• EXERCISE AIM
Give every line below again, exactly.

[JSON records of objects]
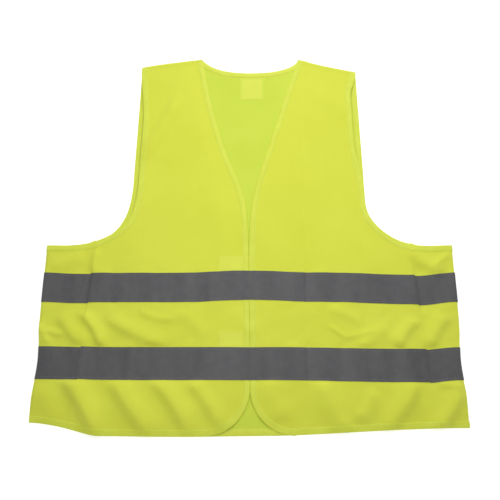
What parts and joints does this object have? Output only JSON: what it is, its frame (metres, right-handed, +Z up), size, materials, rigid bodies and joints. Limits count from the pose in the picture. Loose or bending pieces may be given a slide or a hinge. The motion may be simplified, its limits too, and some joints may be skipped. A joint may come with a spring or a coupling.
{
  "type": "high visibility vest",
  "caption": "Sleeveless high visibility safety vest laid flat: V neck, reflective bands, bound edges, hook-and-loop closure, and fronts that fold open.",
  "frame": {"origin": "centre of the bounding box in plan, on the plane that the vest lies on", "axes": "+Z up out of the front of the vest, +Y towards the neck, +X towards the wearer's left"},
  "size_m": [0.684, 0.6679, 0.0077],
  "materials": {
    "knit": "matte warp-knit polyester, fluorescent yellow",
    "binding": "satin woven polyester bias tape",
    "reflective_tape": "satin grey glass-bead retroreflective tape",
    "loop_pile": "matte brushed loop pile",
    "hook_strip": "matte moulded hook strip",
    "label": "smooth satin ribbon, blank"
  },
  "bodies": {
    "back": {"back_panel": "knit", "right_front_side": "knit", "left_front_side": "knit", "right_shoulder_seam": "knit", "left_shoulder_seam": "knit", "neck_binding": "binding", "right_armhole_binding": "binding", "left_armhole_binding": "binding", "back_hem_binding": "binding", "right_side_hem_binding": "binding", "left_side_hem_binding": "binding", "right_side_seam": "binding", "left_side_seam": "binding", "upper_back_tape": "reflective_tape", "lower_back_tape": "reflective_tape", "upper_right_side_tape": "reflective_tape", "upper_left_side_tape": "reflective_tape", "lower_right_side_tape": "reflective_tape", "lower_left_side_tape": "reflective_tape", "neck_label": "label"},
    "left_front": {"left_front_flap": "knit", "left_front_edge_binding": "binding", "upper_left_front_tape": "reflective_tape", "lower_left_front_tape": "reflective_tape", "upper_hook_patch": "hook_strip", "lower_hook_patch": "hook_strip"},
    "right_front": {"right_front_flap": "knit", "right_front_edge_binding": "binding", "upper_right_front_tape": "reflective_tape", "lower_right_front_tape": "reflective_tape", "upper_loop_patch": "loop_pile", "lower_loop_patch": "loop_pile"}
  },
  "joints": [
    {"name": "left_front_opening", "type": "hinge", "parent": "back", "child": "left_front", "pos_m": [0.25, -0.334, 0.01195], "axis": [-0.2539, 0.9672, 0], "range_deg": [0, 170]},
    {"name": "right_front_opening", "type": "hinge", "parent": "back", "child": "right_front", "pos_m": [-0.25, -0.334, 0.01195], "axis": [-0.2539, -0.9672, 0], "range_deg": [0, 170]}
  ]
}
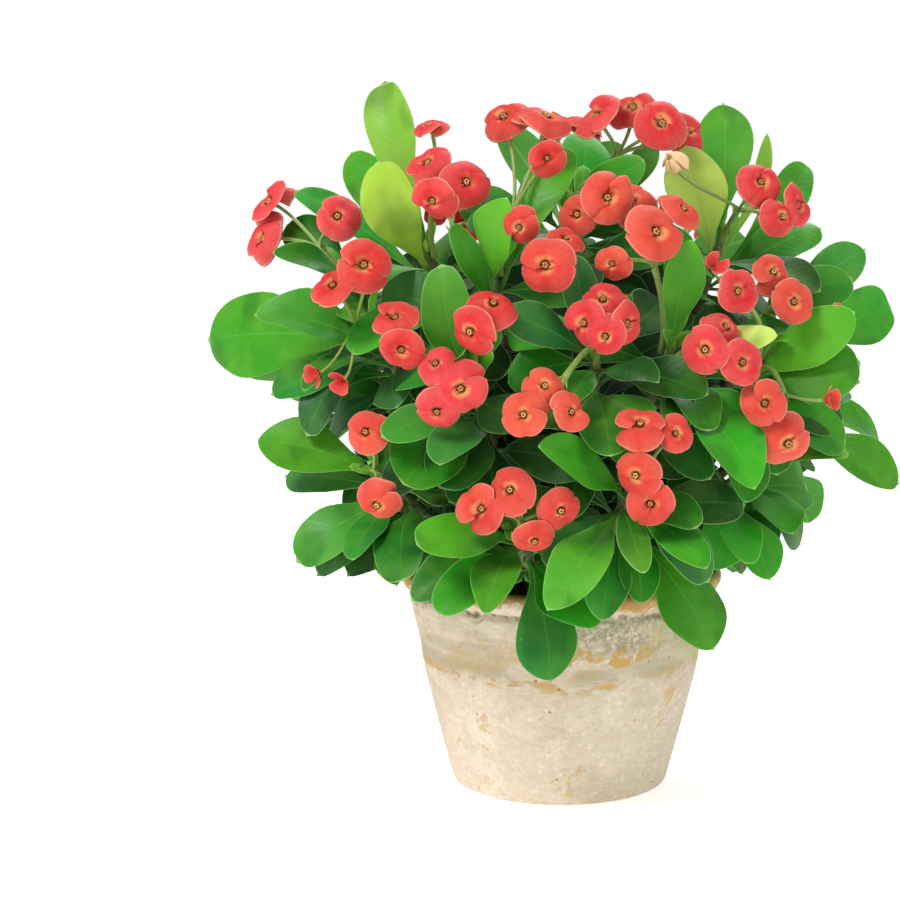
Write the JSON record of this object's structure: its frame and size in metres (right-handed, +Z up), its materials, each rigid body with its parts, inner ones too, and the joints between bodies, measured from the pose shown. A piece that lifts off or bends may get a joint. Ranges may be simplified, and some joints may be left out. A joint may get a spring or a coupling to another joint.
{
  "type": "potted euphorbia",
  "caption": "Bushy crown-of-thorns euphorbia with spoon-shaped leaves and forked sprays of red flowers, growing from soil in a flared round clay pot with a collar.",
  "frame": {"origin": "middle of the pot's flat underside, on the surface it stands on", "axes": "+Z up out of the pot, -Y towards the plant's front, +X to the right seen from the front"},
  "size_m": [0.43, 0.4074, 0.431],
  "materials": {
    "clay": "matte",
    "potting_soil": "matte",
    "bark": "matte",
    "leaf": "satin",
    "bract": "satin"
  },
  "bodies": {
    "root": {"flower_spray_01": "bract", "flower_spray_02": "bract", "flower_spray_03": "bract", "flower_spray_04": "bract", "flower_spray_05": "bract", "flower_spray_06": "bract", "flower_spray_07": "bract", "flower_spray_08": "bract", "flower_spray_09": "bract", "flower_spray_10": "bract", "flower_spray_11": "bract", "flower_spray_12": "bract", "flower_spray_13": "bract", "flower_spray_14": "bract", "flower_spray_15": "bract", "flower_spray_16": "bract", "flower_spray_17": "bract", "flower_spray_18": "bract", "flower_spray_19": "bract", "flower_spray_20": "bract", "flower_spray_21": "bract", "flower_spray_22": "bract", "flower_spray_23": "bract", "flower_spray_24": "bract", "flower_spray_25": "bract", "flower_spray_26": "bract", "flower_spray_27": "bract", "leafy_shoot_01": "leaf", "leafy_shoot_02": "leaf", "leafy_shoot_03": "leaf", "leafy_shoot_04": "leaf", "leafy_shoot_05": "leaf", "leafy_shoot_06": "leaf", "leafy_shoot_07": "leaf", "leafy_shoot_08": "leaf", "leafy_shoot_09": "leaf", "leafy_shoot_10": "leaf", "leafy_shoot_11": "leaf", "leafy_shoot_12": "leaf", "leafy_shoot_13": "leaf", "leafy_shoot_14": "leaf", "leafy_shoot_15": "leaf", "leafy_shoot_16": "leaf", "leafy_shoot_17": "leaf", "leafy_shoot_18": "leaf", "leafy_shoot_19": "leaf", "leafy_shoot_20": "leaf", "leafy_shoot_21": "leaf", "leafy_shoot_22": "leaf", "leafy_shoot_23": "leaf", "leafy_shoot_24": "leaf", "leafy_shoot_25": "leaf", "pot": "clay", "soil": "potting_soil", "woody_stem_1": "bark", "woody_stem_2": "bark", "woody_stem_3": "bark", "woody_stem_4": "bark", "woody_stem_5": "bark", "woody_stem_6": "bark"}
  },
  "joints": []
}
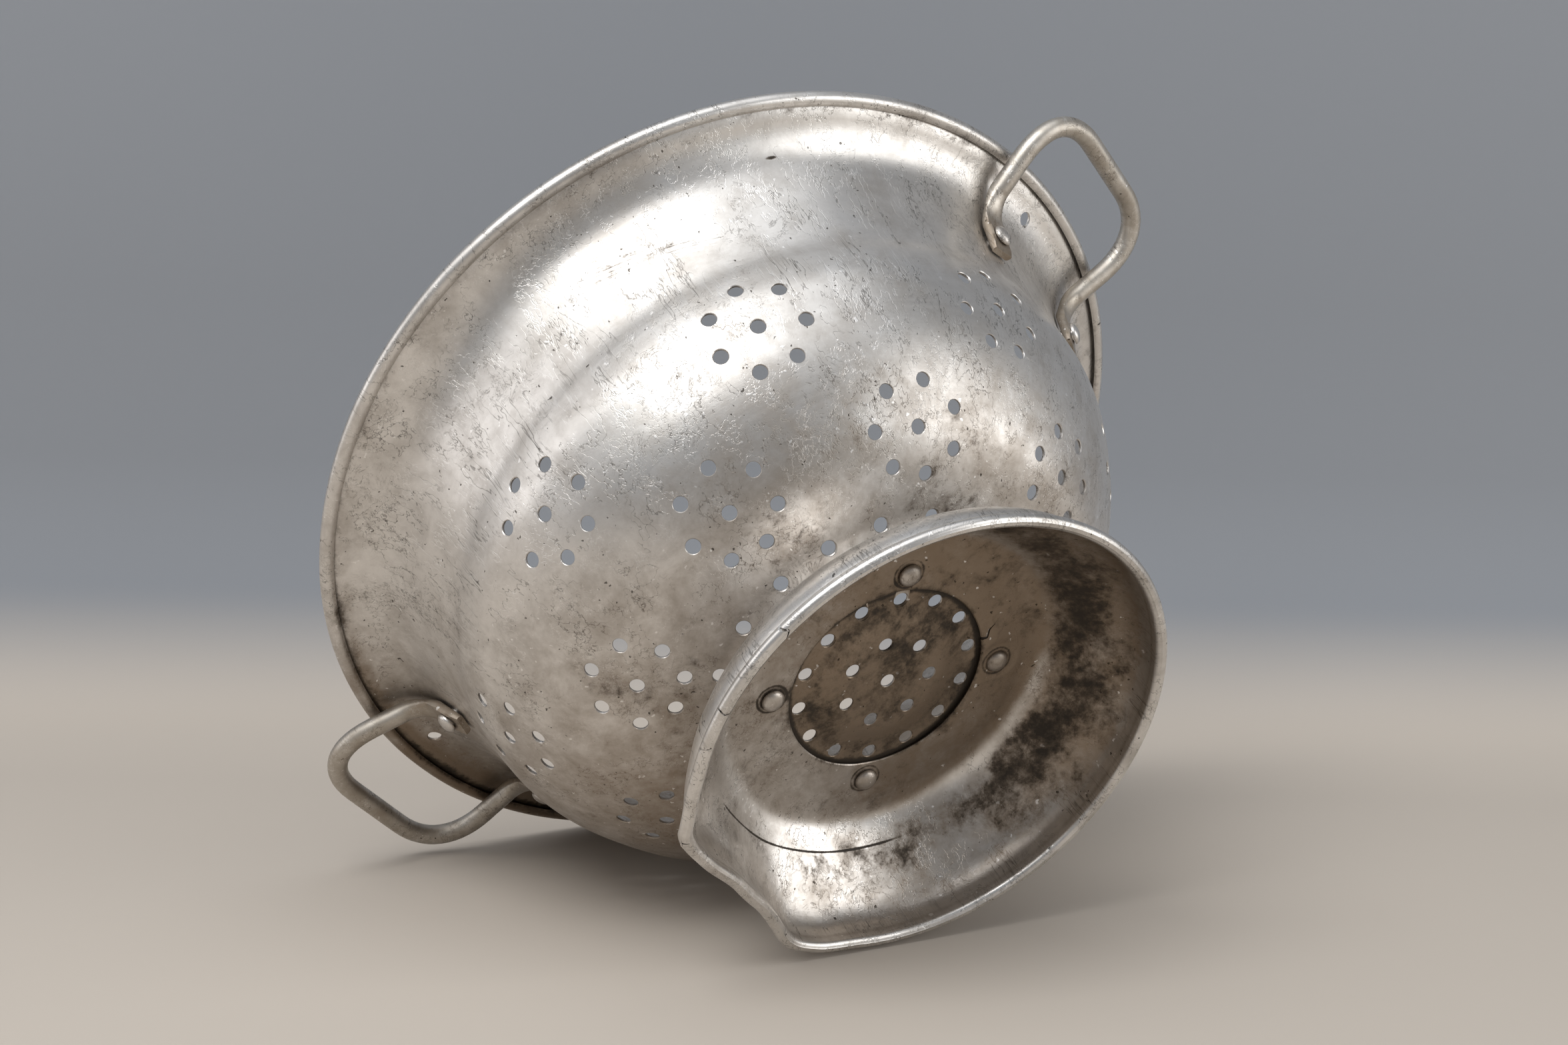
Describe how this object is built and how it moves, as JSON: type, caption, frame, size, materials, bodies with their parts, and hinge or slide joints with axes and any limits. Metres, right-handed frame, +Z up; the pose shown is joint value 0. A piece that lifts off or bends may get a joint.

• SOLUTION TO THE PROBLEM
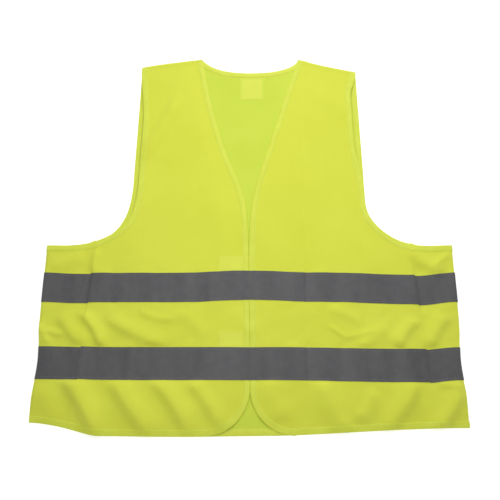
What parts and joints does this object have? Output only JSON: what it is, its frame (metres, right-handed, +Z up), size, materials, rigid bodies and joints. Limits count from the pose in the picture. Loose or bending pieces may be given a slide or a hinge. The motion may be simplified, its limits too, and some joints may be skipped. A joint may come with a spring or a coupling.
{
  "type": "high visibility vest",
  "caption": "Sleeveless high visibility safety vest laid flat: V neck, reflective bands, bound edges, hook-and-loop closure, and fronts that fold open.",
  "frame": {"origin": "centre of the bounding box in plan, on the plane that the vest lies on", "axes": "+Z up out of the front of the vest, +Y towards the neck, +X towards the wearer's left"},
  "size_m": [0.684, 0.6679, 0.0077],
  "materials": {
    "knit": "matte warp-knit polyester, fluorescent yellow",
    "binding": "satin woven polyester bias tape",
    "reflective_tape": "satin grey glass-bead retroreflective tape",
    "loop_pile": "matte brushed loop pile",
    "hook_strip": "matte moulded hook strip",
    "label": "smooth satin ribbon, blank"
  },
  "bodies": {
    "back": {"back_panel": "knit", "right_front_side": "knit", "left_front_side": "knit", "right_shoulder_seam": "knit", "left_shoulder_seam": "knit", "neck_binding": "binding", "right_armhole_binding": "binding", "left_armhole_binding": "binding", "back_hem_binding": "binding", "right_side_hem_binding": "binding", "left_side_hem_binding": "binding", "right_side_seam": "binding", "left_side_seam": "binding", "upper_back_tape": "reflective_tape", "lower_back_tape": "reflective_tape", "upper_right_side_tape": "reflective_tape", "upper_left_side_tape": "reflective_tape", "lower_right_side_tape": "reflective_tape", "lower_left_side_tape": "reflective_tape", "neck_label": "label"},
    "left_front": {"left_front_flap": "knit", "left_front_edge_binding": "binding", "upper_left_front_tape": "reflective_tape", "lower_left_front_tape": "reflective_tape", "upper_hook_patch": "hook_strip", "lower_hook_patch": "hook_strip"},
    "right_front": {"right_front_flap": "knit", "right_front_edge_binding": "binding", "upper_right_front_tape": "reflective_tape", "lower_right_front_tape": "reflective_tape", "upper_loop_patch": "loop_pile", "lower_loop_patch": "loop_pile"}
  },
  "joints": [
    {"name": "left_front_opening", "type": "hinge", "parent": "back", "child": "left_front", "pos_m": [0.25, -0.334, 0.01195], "axis": [-0.2539, 0.9672, 0], "range_deg": [0, 170]},
    {"name": "right_front_opening", "type": "hinge", "parent": "back", "child": "right_front", "pos_m": [-0.25, -0.334, 0.01195], "axis": [-0.2539, -0.9672, 0], "range_deg": [0, 170]}
  ]
}
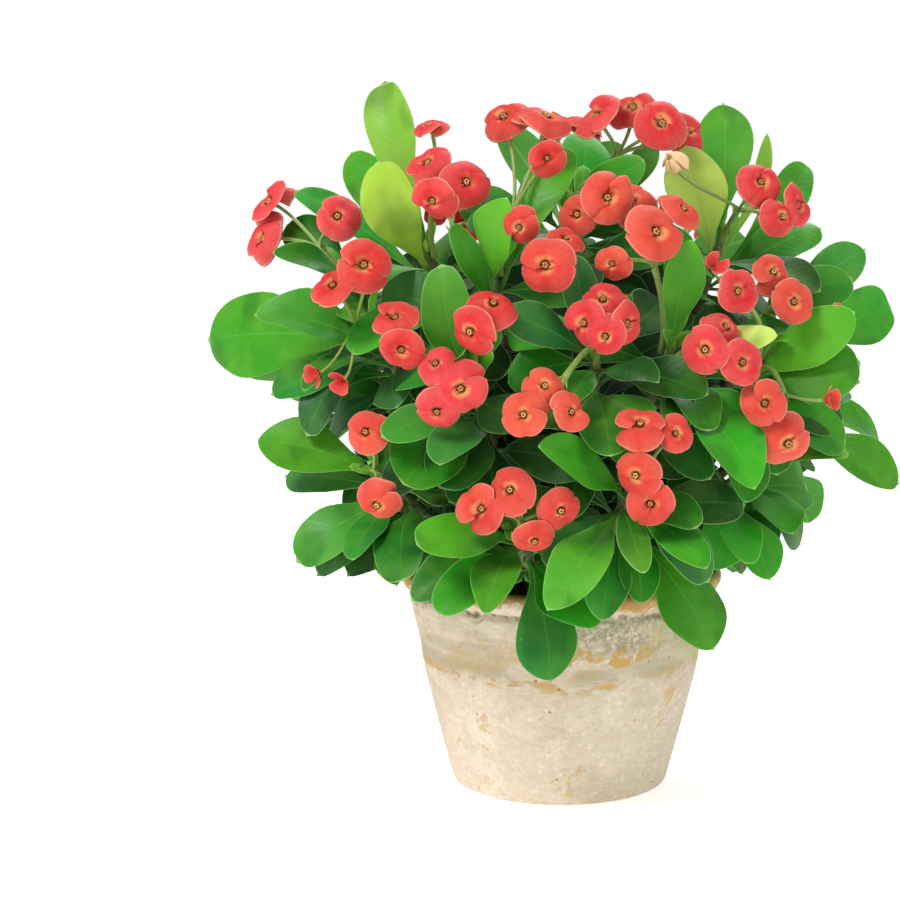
Write the JSON record of this object's structure: its frame and size in metres (right-handed, +Z up), its materials, each rigid body with its parts, inner ones too, and the joints between bodies, measured from the pose shown. A piece that lifts off or bends may get a joint. Ranges may be simplified, and some joints may be left out. A joint may get a spring or a coupling to another joint.
{
  "type": "potted euphorbia",
  "caption": "Bushy crown-of-thorns euphorbia with spoon-shaped leaves and forked sprays of red flowers, growing from soil in a flared round clay pot with a collar.",
  "frame": {"origin": "middle of the pot's flat underside, on the surface it stands on", "axes": "+Z up out of the pot, -Y towards the plant's front, +X to the right seen from the front"},
  "size_m": [0.43, 0.4074, 0.431],
  "materials": {
    "clay": "matte",
    "potting_soil": "matte",
    "bark": "matte",
    "leaf": "satin",
    "bract": "satin"
  },
  "bodies": {
    "root": {"flower_spray_01": "bract", "flower_spray_02": "bract", "flower_spray_03": "bract", "flower_spray_04": "bract", "flower_spray_05": "bract", "flower_spray_06": "bract", "flower_spray_07": "bract", "flower_spray_08": "bract", "flower_spray_09": "bract", "flower_spray_10": "bract", "flower_spray_11": "bract", "flower_spray_12": "bract", "flower_spray_13": "bract", "flower_spray_14": "bract", "flower_spray_15": "bract", "flower_spray_16": "bract", "flower_spray_17": "bract", "flower_spray_18": "bract", "flower_spray_19": "bract", "flower_spray_20": "bract", "flower_spray_21": "bract", "flower_spray_22": "bract", "flower_spray_23": "bract", "flower_spray_24": "bract", "flower_spray_25": "bract", "flower_spray_26": "bract", "flower_spray_27": "bract", "leafy_shoot_01": "leaf", "leafy_shoot_02": "leaf", "leafy_shoot_03": "leaf", "leafy_shoot_04": "leaf", "leafy_shoot_05": "leaf", "leafy_shoot_06": "leaf", "leafy_shoot_07": "leaf", "leafy_shoot_08": "leaf", "leafy_shoot_09": "leaf", "leafy_shoot_10": "leaf", "leafy_shoot_11": "leaf", "leafy_shoot_12": "leaf", "leafy_shoot_13": "leaf", "leafy_shoot_14": "leaf", "leafy_shoot_15": "leaf", "leafy_shoot_16": "leaf", "leafy_shoot_17": "leaf", "leafy_shoot_18": "leaf", "leafy_shoot_19": "leaf", "leafy_shoot_20": "leaf", "leafy_shoot_21": "leaf", "leafy_shoot_22": "leaf", "leafy_shoot_23": "leaf", "leafy_shoot_24": "leaf", "leafy_shoot_25": "leaf", "pot": "clay", "soil": "potting_soil", "woody_stem_1": "bark", "woody_stem_2": "bark", "woody_stem_3": "bark", "woody_stem_4": "bark", "woody_stem_5": "bark", "woody_stem_6": "bark"}
  },
  "joints": []
}
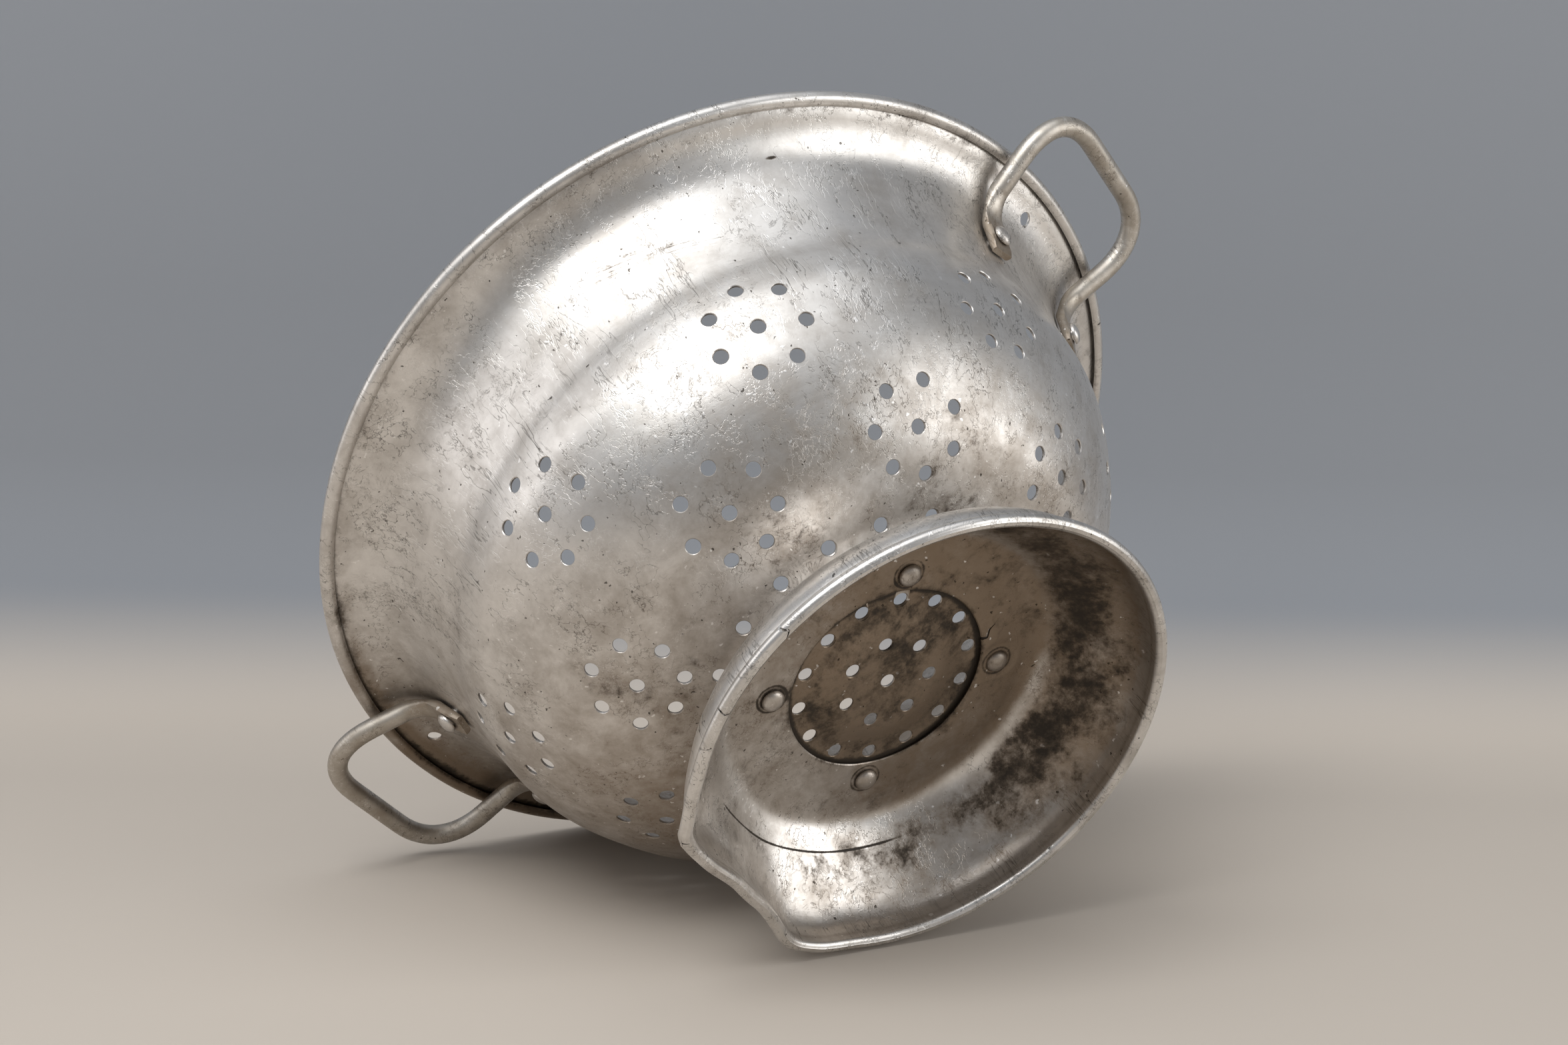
Describe how this object is built and how it moves, as JSON: type, caption, frame, size, materials, bodies with their parts, and hinge or slide joints with axes and any limits. Metres, right-handed frame, +Z up; the pose shown is joint value 0. A piece that lifts off or bends may get a joint.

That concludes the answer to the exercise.